__What is being asked__:
From the records below, extract only the lines running from the line with "Turn this picture" to the line with "wasm.setup();", both lines included, reproducing them exactly.

__Data shown__:
————————

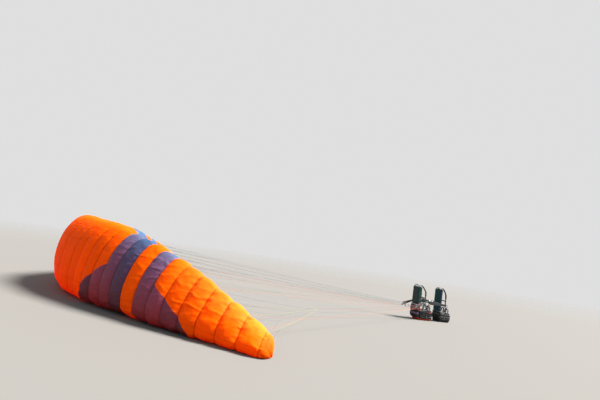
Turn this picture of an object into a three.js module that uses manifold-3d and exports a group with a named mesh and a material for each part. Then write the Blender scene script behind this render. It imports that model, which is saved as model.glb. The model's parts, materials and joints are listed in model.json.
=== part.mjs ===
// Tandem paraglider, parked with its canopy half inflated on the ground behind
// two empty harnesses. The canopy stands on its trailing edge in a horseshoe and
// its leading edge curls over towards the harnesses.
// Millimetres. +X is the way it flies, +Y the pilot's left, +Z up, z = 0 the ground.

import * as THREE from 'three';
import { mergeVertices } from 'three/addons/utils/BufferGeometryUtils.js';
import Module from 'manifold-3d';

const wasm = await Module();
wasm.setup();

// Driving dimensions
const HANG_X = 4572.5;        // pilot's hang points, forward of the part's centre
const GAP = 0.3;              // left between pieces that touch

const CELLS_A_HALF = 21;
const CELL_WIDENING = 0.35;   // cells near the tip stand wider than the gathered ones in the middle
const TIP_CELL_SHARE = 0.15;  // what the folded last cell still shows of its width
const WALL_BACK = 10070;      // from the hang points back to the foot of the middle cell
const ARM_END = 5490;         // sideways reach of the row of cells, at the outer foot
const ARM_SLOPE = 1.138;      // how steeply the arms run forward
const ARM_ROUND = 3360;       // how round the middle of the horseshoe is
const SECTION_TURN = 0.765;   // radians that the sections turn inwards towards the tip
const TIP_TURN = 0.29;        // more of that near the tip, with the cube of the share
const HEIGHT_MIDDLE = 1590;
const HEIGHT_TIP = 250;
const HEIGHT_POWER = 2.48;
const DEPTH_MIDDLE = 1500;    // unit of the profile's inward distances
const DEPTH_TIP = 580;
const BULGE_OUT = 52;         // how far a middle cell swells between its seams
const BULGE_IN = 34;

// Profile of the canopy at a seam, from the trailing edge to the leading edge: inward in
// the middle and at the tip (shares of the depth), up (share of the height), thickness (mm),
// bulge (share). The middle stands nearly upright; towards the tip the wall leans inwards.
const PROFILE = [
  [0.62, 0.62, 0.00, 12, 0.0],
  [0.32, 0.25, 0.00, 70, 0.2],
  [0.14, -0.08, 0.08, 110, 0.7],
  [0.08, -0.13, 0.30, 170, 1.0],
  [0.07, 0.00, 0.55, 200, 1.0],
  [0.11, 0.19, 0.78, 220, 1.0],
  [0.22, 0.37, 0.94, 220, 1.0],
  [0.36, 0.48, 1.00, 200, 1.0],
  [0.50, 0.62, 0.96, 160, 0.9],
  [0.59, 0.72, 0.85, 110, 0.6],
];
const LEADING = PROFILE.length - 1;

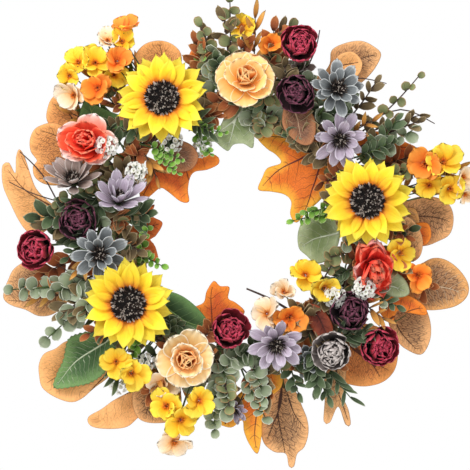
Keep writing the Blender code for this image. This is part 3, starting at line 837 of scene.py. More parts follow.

————————

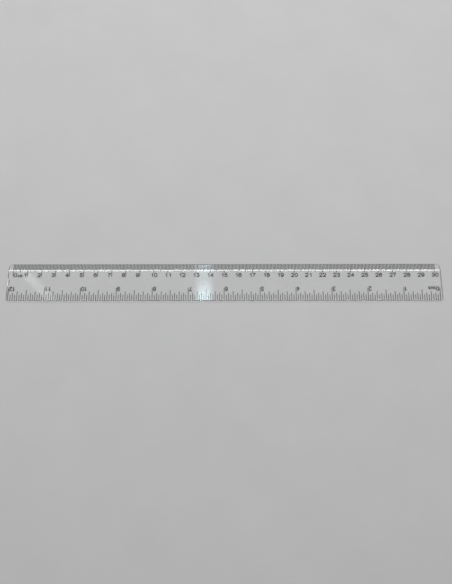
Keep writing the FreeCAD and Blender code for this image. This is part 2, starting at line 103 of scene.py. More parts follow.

————————

__Complete answer__:
Turn this picture of an object into a three.js module that uses manifold-3d and exports a group with a named mesh and a material for each part. Then write the Blender scene script behind this render. It imports that model, which is saved as model.glb. The model's parts, materials and joints are listed in model.json.
=== part.mjs ===
// Tandem paraglider, parked with its canopy half inflated on the ground behind
// two empty harnesses. The canopy stands on its trailing edge in a horseshoe and
// its leading edge curls over towards the harnesses.
// Millimetres. +X is the way it flies, +Y the pilot's left, +Z up, z = 0 the ground.

import * as THREE from 'three';
import { mergeVertices } from 'three/addons/utils/BufferGeometryUtils.js';
import Module from 'manifold-3d';

const wasm = await Module();
wasm.setup();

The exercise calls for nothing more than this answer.